La guerra se avecinaba. El zumbido
giraba exclusivamente en torno a eso. Ashida, nacido en Estados Unidos, era el
segundo hijo de una familia japonesa. Su padre era peón ferroviario. Tomaba
hidrato de terpina como si fuera agua y se dejó la vida poniendo raíles de
ferrocarril. Su madre vivía en un piso de Little Tokyo; era pro-emperador y
hablaba japonés solo para mortificarlo. La familia tenía en propiedad unas
tierras de labranza en el valle de San Fernando. Al frente de la granja estaba
su hermano Akira. En esa zona las explotaciones agrícolas eran en su mayor
parte de japoneses de segunda generación, conocidos como nisei. Para la
cosecha, recurrían a ilegales mexicanos. Era una práctica habitual entre los
nisei. Era vergonzoso, era prudente, era mano de obra barata. Dicha práctica
rayaba en servidumbre voluntaria. Dicha práctica garantizaba la solvencia a la
clase agraria nisei.
Dicha práctica implicaba connivencia.
La familia sobornaba a un capitán de la Policía del Estado mexicana. Los pagos
libraban de la deportación a los espaldas mojadas. Akira aceptaba la práctica y
la aplicaba sin sondeo moral. Eso permitía a Hideo, el hijo segundo, vivir
ajeno al negocio familiar y cultivar su pasión por la criminología.
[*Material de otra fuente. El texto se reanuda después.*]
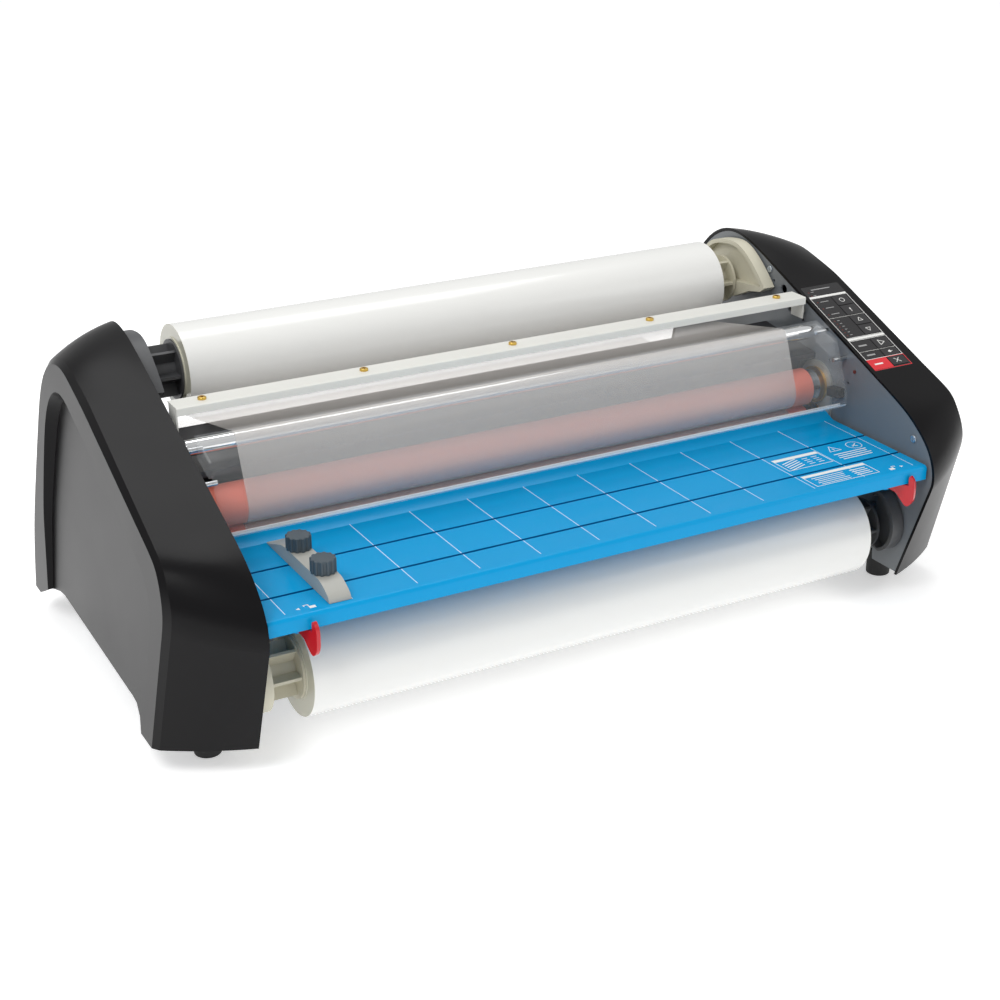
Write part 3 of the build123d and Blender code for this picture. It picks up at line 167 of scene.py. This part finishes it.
# polycarbonate overlay, satin print
panel_black = finish("polycarbonate_print_black", "1b1a1c", 0.26, grain_mm=0.6, bump=0.01)
key_black = finish("polycarbonate_key_black", "232224", 0.3, grain_mm=0.6, bump=0.01)
print_white = finish("screen_print_white", "e9e9e6", 0.4, bump=0.005)
print_grey = finish("screen_print_grey", "9b9b9b", 0.4, bump=0.005)
print_red = finish("screen_print_red", "d5202c", 0.35, bump=0.005)
lens_red = finish("light_pipe_smoked", "5a2a26", 0.2, bump=0.005)
board_green = finish("solder_mask_green", "1f5a35", 0.35)
# moulded black rubber
foot_rubber = finish("rubber_black", "1b1b1b", 0.65, grain_mm=0.8, bump=0.05)
# glossy black nylon
inlet_black = finish("nylon_black", "1d1d1e", 0.3)

# wound film: white on the outside, cream where the cut edges of the winding and core show
WINDING_X = (-0.3138, 0.3218)
film_white = finish("wound_film_white", "e6e6e3", 0.24, bump=0.006, vary=0.03, mottle=0.01, Coat_Weight=0.3)


def roll_ends(tree, x, y, z):
    """The cut edges of the winding, and all of the core."""
    inside = between(tree, x, *WINDING_X)
    return put(tree, "ShaderNodeMath", {0: 1.0, 1: inside}, operation="SUBTRACT").outputs[0]


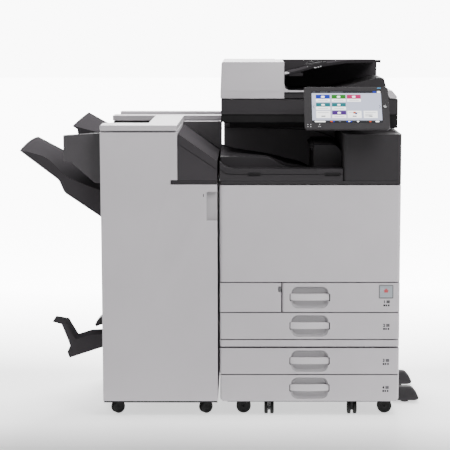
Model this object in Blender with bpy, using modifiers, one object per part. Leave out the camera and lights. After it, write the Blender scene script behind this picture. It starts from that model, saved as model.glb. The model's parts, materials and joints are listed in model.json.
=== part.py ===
"""A colour photocopier: printer body on a two-drawer bank, scanner, document feeder,
tilting operation panel and a booklet finisher at its left side.

Lengths are in millimetres and become metres in at(). X runs to the right, Y to the back
and Z up. X = 0 is the printer body's left edge, Y = 0 the drawers' front face and Z = 0
the floor, until at() moves the origin to the middle of the footprint.
"""

import math

import bmesh
import bpy

MM = 0.001
FRAME_CENTRE_X = 8.25
FRAME_CENTRE_Y = 273.70
GAP = 0.4

# Printer body
BODY_WIDTH = 587.0
BODY_BACK = 548.0
FRONT_THICKNESS = 20.0
CARCASS_FRONT = 23.0
WALL = 7.0
BODY_TOP = 768.6

# Rows of the front, as (bottom, top)
DOOR_Z = (450.8, 766.8)
DRAWER_Z = ((351.6, 447.2), (261.9, 348.0), (144.9, 231.2), (53.8, 141.2))
BANK_RAIL_Z = (236.9, 258.2)
NARROW_DRAWER_LEFT = 203.5
WASTE_COVER_RIGHT = 200.5

# Drawer pull
PULL_CENTRE_X = 293.5
PULL_WIDTH = 132.0
PULL_HEIGHT = 72.0
PULL_DEPTH = 15.0
PULL_BAR = (-11.0, 12.0)

# Upper part
BEZEL_Z = (770.0, 781.0)
TOWER_X = (399.0, 586.6)
TOWER_TOP = 931.0
COLUMN_FRONT = 482.0
COLUMN_LEFT = 8.0
SCANNER_X = (2.7, 586.3)
SCANNER_Y = (150.0, 556.0)
SCANNER_Z = (939.8, 1035.7)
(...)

Este tenía títulos superiores en química
y biología. Se había doctorado por Stanford a los veintidós años. Poseía
conocimientos de serología, dactilografía, balística. Entró luego en el
Departamento de Policía de Los Ángeles, donde llevaba un año. Quería colaborar
con su legendario químico jefe. Era un protegido en busca de mentor. Ray Pinker
era un pedagogo en busca de discípulo. Así se forjó el vínculo. Las funciones
asignadas pronto se desdibujaron.
Pasaron a ser colegas. Pinker era
admirablemente ciego en cuestiones de raza. Comparaba a Ashida con el hijo
número uno de Charlie Chan. Ashida decía a Pinker que Charlie Chan era chino.
Pinker contestaba: «Para mí eso es griego».